Merge two series of sorted number, one much longer than the other

Question

This is the problem:

Merge two sorted series of numbers. Their lengths are $n$ and $m$, respectively, but $n \gg m$. Your algoritm should take $O(m \log(n/m))$ comparisons.

I have come up with this algorithm:

1. Choose n/m "special" elements among n elements.
2. for i = 1 to m do
    2.1 Using binary search find block (between two special elements)
        where m_i should be inserted - time O(log(n/m))

    2.2 Using binary search in found block, find exact position for $m_i$. -                   
       O(log m)

Step 2.1 takes time $O(\log(n/m)$ and step 2.2 time $O(\log m)$, so I get in total a runtime in $O(m (\log n/m + \log m))$. How do I get rid of the $O(\log m)$ term?

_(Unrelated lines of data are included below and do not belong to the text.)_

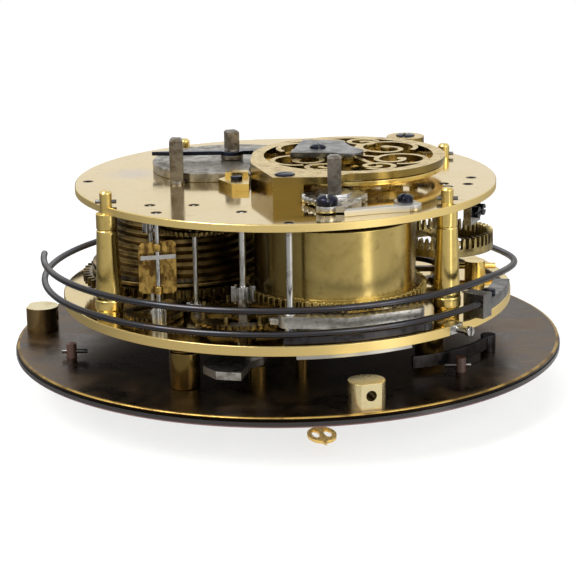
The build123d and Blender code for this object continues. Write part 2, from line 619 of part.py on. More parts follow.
# Strike barrel with its base teeth, its cover, and the arbor with the winding square
MODULE_S = mesh_module(STRIKE, PIN, BARREL_T, PIN_LEAVES)
with BuildPart() as strike_barrel:
    toothed(STRIKE, 25.25, 26.9, BARREL_T, MODULE_S, heading(STRIKE, PIN))
    turned(STRIKE, ((0, 25.25), (15.3, 25.25), (15.3, 39.6), (15.0, 39.9), (0, 39.9)))
    rod(STRIKE, 14.2, 26.4, 40.0, Mode.SUBTRACT)
    rod(STRIKE, 2.56, 25.0, 27.0, Mode.SUBTRACT)
keep("strike barrel", strike_barrel, "strike_barrel")
with BuildPart() as strike_cover:
    turned(STRIKE, ((2.56, 39.1), (14.2, 39.1), (14.2, 39.9), (2.56, 39.9)))
keep("strike cover", strike_cover, "strike_barrel_cover")
with BuildPart() as strike_arbor:
    turned(STRIKE, ((0, 18.4), (1.6, 18.4), (1.6, 20.4), (2.5, 20.4), (2.5, 26.5), (4.6, 27.2),
                    (4.6, 38.2), (2.5, 38.8), (2.5, 40.3), (1.6, 40.3), (1.6, 42.3), (0, 42.3)))
    with BuildSketch(Plane.XY.offset(42.3)):
        with Locations(STRIKE):
            Rectangle(2.6, 2.6)
    extrude(amount=8.8)
    chamfer(strike_arbor.faces().sort_by(Axis.Z)[-1].edges(), 0.5)
keep("strike arbor", strike_arbor, "strike_barrel_arbor")

# Ratchet wheel with saw teeth, and the click, whose nose stands at the tooth tips, as it does at
# the moment it rides over a tooth while the spring is wound
RATCHET_T, RATCHET_R = 24, 6.3
NOSE_ANGLE = -52.0
with BuildPart() as ratchet:
    with BuildSketch(Plane.XY.offset(42.35)):
        with BuildLine():
            saw = []
            for tooth in range(RATCHET_T):
                start = NOSE_ANGLE + (tooth + 0.5) * 360 / RATCHET_T
                saw.append(toward(STRIKE, start - 6.5, 5.5))
                saw.append(toward(STRIKE, start + 6.6, RATCHET_R))
            Polyline(*saw, close=True)
        make_face()
        with Locations(STRIKE):
            Rectangle(2.6, 2.6, mode=Mode.SUBTRACT)
    extrude(amount=1.2)
    with BuildSketch(Plane.XY.offset(43.55)):
        with Locations(STRIKE):
            RegularPolygon(3.4, 8)
            Rectangle(2.6, 2.6, mode=Mode.SUBTRACT)
    extrude(amount=0.5)
keep("ratchet", ratchet, "ratchet_wheel")
NOSE = toward(STRIKE, NOSE_ANGLE, RATCHET_R + 0.12)
with BuildPart() as click:
    with BuildSketch(Plane.XY.offset(42.35)):
        with Locations(CLICK):
            Circle(2.1)
        with BuildLine():
            Polyline(toward(CLICK, 120, 1.6), toward(NOSE, NOSE_ANGLE + 150, 0.02),
                     toward(NOSE, NOSE_ANGLE + 18, 1.1), toward(CLICK, -11, 4.2), toward(CLICK, -22, 4.0),
                     toward(CLICK, -45, 2.0), close=True)
        make_face()
        with Locations(STRIKE):
            Circle(RATCHET_R + 0.1, mode=Mode.SUBTRACT)
        with Locations(CLICK):
            Circle(1.05, mode=Mode.SUBTRACT)
    extrude(amount=1.15)
keep("click", click, "click")

# Strike train: pin wheel arbor, third, warning and fly arbors
MODULE_P = mesh_module(PIN, STRIKE_THIRD, PIN_T, STRIKE_THIRD_LEAVES)
with BuildPart() as pin_arbor:
    turned(PIN, ((0, 18.5), (0.4, 18.5), (0.4, 20.4), (1.2, 20.4), (1.2, 24.9), (0.65, 28.2),
                 (0.65, 40.4), (0.4, 40.4), (0.4, 42.0), (0, 42.0)))
    toothed(PIN, 24.9, 27.9, PIN_LEAVES, MODULE_S, heading(PIN, STRIKE), True)
keep("pin arbor", pin_arbor, "pin_wheel_arbor")
with BuildPart() as pin_wheel:
    wheel(PIN, 21.9, 22.8, PIN_T, MODULE_P, heading(PIN, STRIKE_THIRD), 1.2, 2.4, 4, 1.9)
    for pin in range(8):
        rod(toward(PIN, 22.5 + 45 * pin, 8.1), 0.4, 22.0, 24.2)
keep("pin wheel", pin_wheel, "pin_wheel")
MODULE_R = mesh_module(STRIKE_THIRD, WARNING, STRIKE_THIRD_T, WARNING_LEAVES)
with BuildPart() as strike_third_arbor:
    turned(STRIKE_THIRD, ((0, 18.5), (0.3, 18.5), (0.3, 20.4), (0.5, 20.4), (0.5, 37.0), (1.0, 37.0),
                          (1.0, 38.5), (0.5, 38.9), (0.5, 40.4), (0.3, 40.4), (0.3, 42.0), (0, 42.0)))
    facing = heading(STRIKE_THIRD, PIN)
    toothed(STRIKE_THIRD, 21.7, 23.0, STRIKE_THIRD_LEAVES, MODULE_P, facing, True)
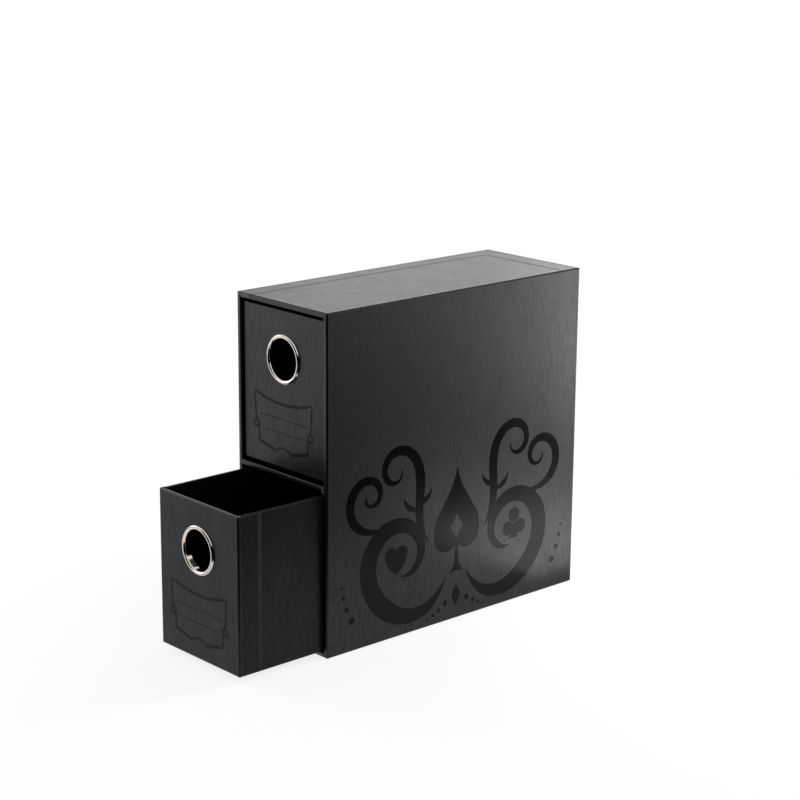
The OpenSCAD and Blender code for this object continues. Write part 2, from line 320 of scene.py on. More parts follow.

Here's a sketch of the algorithm:

As you can see I have a problem - O(log m). How to eleminate it ?

Answer 1

What exactly does $n \gg m$ mean for your professor?

If it means $m \in o(n)$, then you are allowed $O(\log m)$ time for step 2.2. Note that $\log(n/m) = \log n - \log m$. If $m \in o(n)$, the target runtime bound simplifies to $O(m \log n)$; a summand $m \log m$ is dominated by this.

If $m \in \Theta(n)$ is allowed -- arguably, $m = n \cdot 10^{-10}$ would fulfill "a lot smaller" -- you can have that $\log n/m \in O(1)$ and the runtime bound is $O(m)$. It's quite clearly impossible to perform this task in time $O(m)$, so I think we can safely ignore this case for the purpose of this exercise.

But here is something more for you to think about.

In step 1, you need to specify "special"; if you don't pick the elements according to your sketch, the rest won't work out. So we have to select the elements $i(n/m)$. In order to do this in $o(n)$ time and perform binary search efficiently, we need the series to be stored as arrays.

We can not copy all values to a new array in the required time. We can not insert values into an array, either. So how is this to work at all?